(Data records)
◇ ◇ ◇ ◇

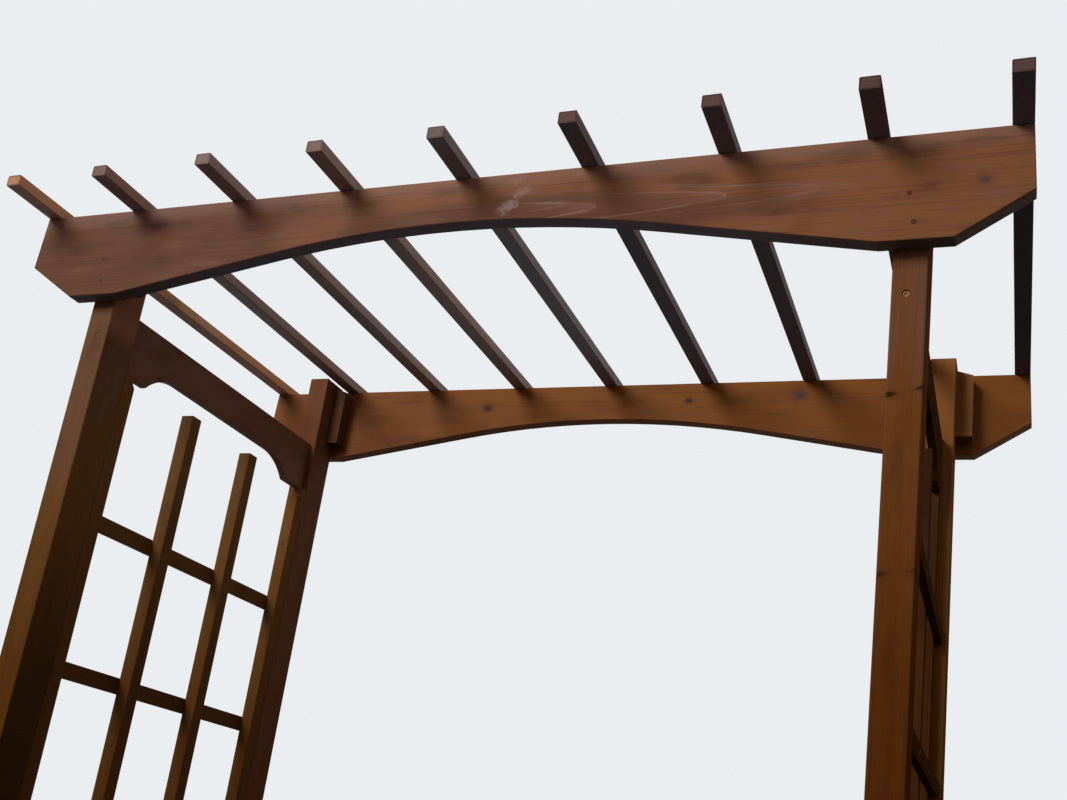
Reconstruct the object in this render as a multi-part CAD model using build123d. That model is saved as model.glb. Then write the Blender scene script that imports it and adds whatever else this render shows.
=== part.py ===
from build123d import *
import os

# A garden pergola of planed softwood, in millimetres. Four posts carry two arched
# beams, rafters lie across the beams, and a slatted trellis stands on each side
# under an arched side beam. +X runs along the beams, +Y from front to back and
# +Z up. The origin lies on the ground in the middle of the plan.

# Long beams, one in front of the front posts and one behind the back posts. The
# length is the top edge's, and the sloped ends reach past it by the rake.
BEAM_LENGTH = 2500.0
BEAM_THICKNESS = 40.0
BEAM_DEPTH = 245.0
BEAM_TOP = 2400.0
BEAM_END_DEPTH = 150.0
BEAM_END_CUT = 144.0
BEAM_END_RAKE = 5.0
BEAM_EDGE_ROUND = 3.0
FRAME_DEPTH = 1205.0

# Arch under each long beam: straight haunches that run up to a round crown
ARCH_SETBACK = 29.0
ARCH_RISE = 127.0
CROWN_WIDTH = 1000.0
CROWN_SAGITTA = 45.0

# Posts
POST_WIDTH = 70.0
POST_DEPTH = 104.0
POST_INSET = 194.0
POST_HEAD = 8.0
POST_EDGE_ROUND = 4.0

# Sunk holes in the outer faces of the posts, for the fixings into the side beams' ends
FIXING_HOLE_WIDTH = 16.0
FIXING_HOLE_DEPTH = 9.0
FIXING_EDGE_DISTANCE = 25.0
FIXING_SPACING = 81.0

# Rafters, laid flat on top of the beams; the two end ones close off the beam ends
RAFTER_COUNT = 9
RAFTER_WIDTH = 42.0
RAFTER_HEIGHT = 30.0
RAFTER_OVERHANG = 160.0
RAFTER_END_BAY = 281.0
RAFTER_EDGE_ROUND = 3.0

# Side beams, between the posts of each side
SIDE_BEAM_THICKNESS = 22.0
SIDE_BEAM_DEPTH = 164.0
SIDE_BEAM_DROP = 236.0
SIDE_BEAM_SETBACK = 18.0
SIDE_BEAM_PAD = 102.0
COVE_LENGTH = 122.0
COVE_RISE = 58.0
SIDE_BEAM_EDGE_ROUND = 2.5

# Trellis: stiles against the posts and free slats between them, with rails outside
TRELLIS_THICKNESS = 40.0
STILE_WIDTH = 42.0
STILE_CHAMFER_WIDTH = 28.0
STILE_CHAMFER_HEIGHT = 34.0
SLAT_WIDTH = 41.0
SLAT_COUNT = 2
TRELLIS_GROUND_GAP = 35.0
RAIL_THICKNESS = 20.0
RAIL_HEIGHT = 42.0
RAIL_COUNT = 4
RAIL_FIRST = 427.0
RAIL_PITCH = 392.0
TRELLIS_EDGE_ROUND = 2.5

# Cleats in the corner between each post and its beam
CLEAT_WIDTH = 44.0
CLEAT_DEPTH = 50.0
CLEAT_LENGTH = 200.0
CLEAT_DROP = 8.0
CLEAT_TOP_SLOPE = 14.0

# Places that follow from the driving dimensions
beam_half = BEAM_LENGTH / 2
beam_bottom = BEAM_TOP - BEAM_DEPTH
frame_half = FRAME_DEPTH / 2
post_outer = beam_half - POST_INSET
post_inner = post_outer - POST_WIDTH
post_front = frame_half - BEAM_THICKNESS
post_back = post_front - POST_DEPTH
side_beam_top = BEAM_TOP - SIDE_BEAM_DROP
side_beam_bottom = side_beam_top - SIDE_BEAM_DEPTH
side_beam_inner = post_inner + SIDE_BEAM_SETBACK
trellis_outer = post_inner + TRELLIS_THICKNESS

SIDES = {"left": -1, "right": 1}
ENDS = {"front": -1, "back": 1}


def save(node, solid):
    """Write one sub-part to its STEP file."""
    solid.label = node
    export_step(solid, f"parts/{node}.step")


def timber(x_range, y_range, z_range, axis, edge_round):
    """A straight piece between two corners, its edges along axis rounded."""
    (x0, x1), (y0, y1), (z0, z1) = (sorted(r) for r in (x_range, y_range, z_range))
    centre = Pos((x0 + x1) / 2, (y0 + y1) / 2, (z0 + z1) / 2)
    piece = centre * Box(x1 - x0, y1 - y0, z1 - z0)
    return fillet(piece.edges().filter_by(axis), edge_round)


def ease_faces(board, axis, edge_round):
    """Round every edge of the two faces of a board that look along axis."""
    faces = board.faces().filter_by(axis).sort_by(axis)
    return fillet(faces[0].edges() + faces[-1].edges(), edge_round)


def arched_beam(end):
    """A long beam: clipped lower corners, a flat over each post and the arch."""
    spring = post_inner - ARCH_SETBACK
    crown_end = CROWN_WIDTH / 2
    crown_z = beam_bottom + ARCH_RISE
    flat_end = beam_half - BEAM_END_CUT
    corner_x = beam_half + BEAM_END_RAKE
    corner_z = BEAM_TOP - BEAM_END_DEPTH
    haunch_z = crown_z - CROWN_SAGITTA
    outline = Polyline(
        (-crown_end, haunch_z),
        (-spring, beam_bottom),
        (-flat_end, beam_bottom),
        (-corner_x, corner_z),
        (-beam_half, BEAM_TOP),
        (beam_half, BEAM_TOP),
        (corner_x, corner_z),
        (flat_end, beam_bottom),
        (spring, beam_bottom),
        (crown_end, haunch_z),
    )
    crown = ThreePointArc((-crown_end, haunch_z), (0, crown_z), (crown_end, haunch_z))
    profile = Plane.XZ * make_face([outline, crown])
    rear_face = frame_half if end > 0 else BEAM_THICKNESS - frame_half
    beam = Pos(0, rear_face, 0) * extrude(profile, BEAM_THICKNESS)
    return ease_faces(beam, Axis.Y, BEAM_EDGE_ROUND)


def side_beam(side):
    """A short beam between two posts, with a pad at each end and coved arch."""
    pad_end = post_back - SIDE_BEAM_PAD
    cove_end = pad_end - COVE_LENGTH
    arch_z = side_beam_bottom + COVE_RISE
    body = Polyline(
        (-pad_end, side_beam_bottom),
        (-post_back, side_beam_bottom),
        (-post_back, side_beam_top),
        (post_back, side_beam_top),
        (post_back, side_beam_bottom),
        (pad_end, side_beam_bottom),
    )
    back_cove = TangentArc((cove_end, arch_z), (pad_end, side_beam_bottom), tangent=(1, 0))
    front_cove = TangentArc((-cove_end, arch_z), (-pad_end, side_beam_bottom), tangent=(-1, 0))
    underside = Line((-cove_end, arch_z), (cove_end, arch_z))
    profile = Plane.YZ * make_face([body, back_cove, underside, front_cove])
    left_face = side_beam_inner if side > 0 else -side_beam_inner - SIDE_BEAM_THICKNESS
    beam = Pos(left_face, 0, 0) * extrude(profile, SIDE_BEAM_THICKNESS)
    return ease_faces(beam, Axis.X, SIDE_BEAM_EDGE_ROUND)


def post(side, end):
    """A post from the ground to just above its beam, with two sunk fixing holes."""
    upright = timber(
        (side * post_inner, side * post_outer),
        (end * post_front, end * post_back),
        (0, BEAM_TOP + POST_HEAD),
        Axis.Z,
        POST_EDGE_ROUND,
    )
    upright = fillet(upright.edges().group_by(Axis.Z)[-1], POST_EDGE_ROUND)
    upper_hole = side_beam_top - FIXING_EDGE_DISTANCE
    middle = side * (side_beam_inner + SIDE_BEAM_THICKNESS / 2)
    for height in (upper_hole, upper_hole - FIXING_SPACING):
        mouth = Plane(origin=(middle, end * post_front, height), x_dir=(1, 0, 0), z_dir=(0, end, 0))
        upright -= mouth * extrude(Circle(FIXING_HOLE_WIDTH / 2), -FIXING_HOLE_DEPTH)
    return upright


def cleat(side, end):
    """A block beside a post, against the beam, its top sloping away from the post."""
    post_face = post_outer if side > 0 else -post_inner
    top = BEAM_TOP - CLEAT_DROP
    bottom = top - CLEAT_LENGTH
    profile = Plane.XZ * make_face(
        Polyline(
            (post_face, bottom),
            (post_face + CLEAT_WIDTH, bottom),
            (post_face + CLEAT_WIDTH, top - CLEAT_TOP_SLOPE),
            (post_face, top),
            close=True,
        )
    )
    rear_face = post_front if end > 0 else CLEAT_DEPTH - post_front
    return Pos(0, rear_face, 0) * extrude(profile, CLEAT_DEPTH)


def stile(side, end):
    """A trellis upright against a post, under the side beam, its free corner cut off."""
    upright = timber(
        (side * post_inner, side * trellis_outer),
        (end * post_back, end * (post_back - STILE_WIDTH)),
        (TRELLIS_GROUND_GAP, side_beam_bottom),
        Axis.Z,
        TRELLIS_EDGE_ROUND,
    )
    free_y = post_back - STILE_WIDTH
    corner = Plane.YZ * make_face(
        Polyline(
            (end * free_y, side_beam_bottom),
            (end * (free_y + STILE_CHAMFER_WIDTH), side_beam_bottom),
            (end * free_y, side_beam_bottom - STILE_CHAMFER_HEIGHT),
            close=True,
        )
    )
    return upright - extrude(corner, trellis_outer + TRELLIS_THICKNESS, both=True)


def slat_places():
    """Middle of each free slat: equal gaps between the two stiles."""
    free_half = post_back - STILE_WIDTH
    gap = (2 * free_half - SLAT_COUNT * SLAT_WIDTH) / (SLAT_COUNT + 1)
    return [-free_half + gap + SLAT_WIDTH / 2 + i * (gap + SLAT_WIDTH) for i in range(SLAT_COUNT)]


def slat(side, y):
    """A free upright of the trellis."""
    return timber(
        (side * post_inner, side * trellis_outer),
        (y - SLAT_WIDTH / 2, y + SLAT_WIDTH / 2),
        (TRELLIS_GROUND_GAP, side_beam_bottom),
        Axis.Z,
        TRELLIS_EDGE_ROUND,
    )


def rail(side, z):
    """A rail from post to post, outside the uprights."""
    return timber(
        (side * trellis_outer, side * (trellis_outer + RAIL_THICKNESS)),
        (-post_back, post_back),
        (z - RAIL_HEIGHT / 2, z + RAIL_HEIGHT / 2),
        Axis.Y,
        TRELLIS_EDGE_ROUND,
    )


def rafter_places():
    """Middle of each rafter: the end ones flush with the beams, the rest evenly between."""
    last = beam_half - RAFTER_WIDTH / 2
    inner_last = last - RAFTER_END_BAY
    inner_count = RAFTER_COUNT - 2
    pitch = 2 * inner_last / (inner_count - 1)
    inner = [-inner_last + i * pitch for i in range(inner_count)]
    return [-last, *inner, last]


def rafter(x):
    """A rafter lying on both beams, with an equal overhang in front and behind."""
    reach = frame_half + RAFTER_OVERHANG
    return timber(
        (x - RAFTER_WIDTH / 2, x + RAFTER_WIDTH / 2),
        (-reach, reach),
        (BEAM_TOP, BEAM_TOP + RAFTER_HEIGHT),
        Axis.Y,
        RAFTER_EDGE_ROUND,
    )


os.makedirs("parts", exist_ok=True)

for end_name, end in ENDS.items():
    save(f"beam_{end_name}", arched_beam(end))
    for side_name, side in SIDES.items():
        save(f"post_{end_name}_{side_name}", post(side, end))
        save(f"cleat_{end_name}_{side_name}", cleat(side, end))
        save(f"trellis_stile_{end_name}_{side_name}", stile(side, end))

for side_name, side in SIDES.items():
    save(f"side_beam_{side_name}", side_beam(side))
    for number, y in enumerate(slat_places(), start=1):
        save(f"trellis_slat_{side_name}_{number}", slat(side, y))
    for number in range(RAIL_COUNT):
        save(f"trellis_rail_{side_name}_{number + 1}", rail(side, RAIL_FIRST + number * RAIL_PITCH))

for number, x in enumerate(rafter_places(), start=1):
    save(f"rafter_{number}", rafter(x))
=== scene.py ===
"""Garden pergola of stained softwood: the finish of each timber, its fixings, floor, lights and camera."""
import logging
import math
import random
from dataclasses import dataclass, field
from enum import Enum
from typing import Any, Callable, Iterable

import bmesh
import bpy
from mathutils import Matrix, Vector


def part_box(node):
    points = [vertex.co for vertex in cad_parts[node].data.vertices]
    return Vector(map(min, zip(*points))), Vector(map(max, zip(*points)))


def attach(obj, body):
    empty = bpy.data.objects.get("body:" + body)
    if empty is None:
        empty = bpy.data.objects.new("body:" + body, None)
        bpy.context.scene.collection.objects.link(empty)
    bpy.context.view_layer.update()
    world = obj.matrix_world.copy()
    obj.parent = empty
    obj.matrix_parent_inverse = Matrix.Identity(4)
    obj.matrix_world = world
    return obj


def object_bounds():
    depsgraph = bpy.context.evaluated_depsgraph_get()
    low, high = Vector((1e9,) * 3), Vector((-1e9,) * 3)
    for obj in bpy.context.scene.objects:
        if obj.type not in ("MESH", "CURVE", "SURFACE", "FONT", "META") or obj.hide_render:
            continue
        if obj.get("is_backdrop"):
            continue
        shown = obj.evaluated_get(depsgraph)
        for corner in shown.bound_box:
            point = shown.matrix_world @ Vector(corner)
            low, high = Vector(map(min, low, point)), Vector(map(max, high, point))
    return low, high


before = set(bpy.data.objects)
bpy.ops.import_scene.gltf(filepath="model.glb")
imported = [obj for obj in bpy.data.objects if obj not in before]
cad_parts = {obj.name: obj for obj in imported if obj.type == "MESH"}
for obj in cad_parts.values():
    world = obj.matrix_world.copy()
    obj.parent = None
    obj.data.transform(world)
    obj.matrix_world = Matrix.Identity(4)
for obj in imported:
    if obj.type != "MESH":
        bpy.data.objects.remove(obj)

MM = 0.001
WHITE = (1.0, 1.0, 1.0)
UP = Vector((0.0, 0.0, 1.0))
BODY = "root"
CAD_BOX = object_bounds()
SIDES = {"left": -1.0, "right": 1.0}
ENDS = {"front": -1.0, "back": 1.0}

log = logging.getLogger("pergola")

Colour = tuple[float, float, float]
Span = tuple[float, float]


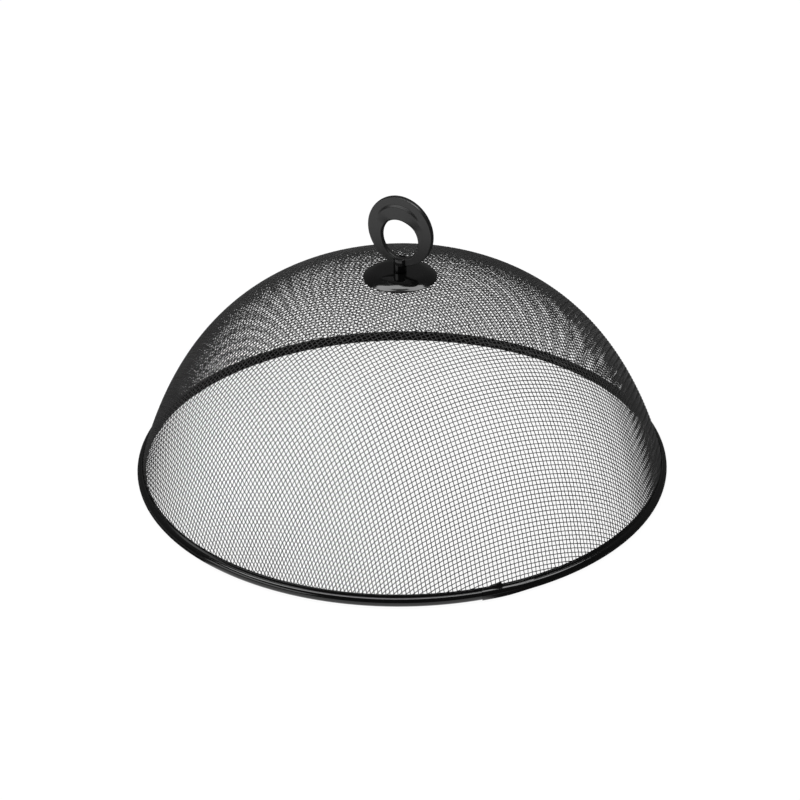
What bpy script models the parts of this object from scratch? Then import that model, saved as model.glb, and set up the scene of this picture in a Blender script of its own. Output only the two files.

◇ ◇ ◇ ◇

- [GOAL]:
Go through the material above and output exactly the lines from the one containing "for number in" through the one containing "obj.matrix_world = world".

- [ANSWER TO THE EXERCISE]:
    for number in range(RAIL_COUNT):
        save(f"trellis_rail_{side_name}_{number + 1}", rail(side, RAIL_FIRST + number * RAIL_PITCH))

for number, x in enumerate(rafter_places(), start=1):
    save(f"rafter_{number}", rafter(x))
=== scene.py ===
"""Garden pergola of stained softwood: the finish of each timber, its fixings, floor, lights and camera."""
import logging
import math
import random
from dataclasses import dataclass, field
from enum import Enum
from typing import Any, Callable, Iterable

import bmesh
import bpy
from mathutils import Matrix, Vector


def part_box(node):
    points = [vertex.co for vertex in cad_parts[node].data.vertices]
    return Vector(map(min, zip(*points))), Vector(map(max, zip(*points)))


def attach(obj, body):
    empty = bpy.data.objects.get("body:" + body)
    if empty is None:
        empty = bpy.data.objects.new("body:" + body, None)
        bpy.context.scene.collection.objects.link(empty)
    bpy.context.view_layer.update()
    world = obj.matrix_world.copy()
    obj.parent = empty
    obj.matrix_parent_inverse = Matrix.Identity(4)
    obj.matrix_world = world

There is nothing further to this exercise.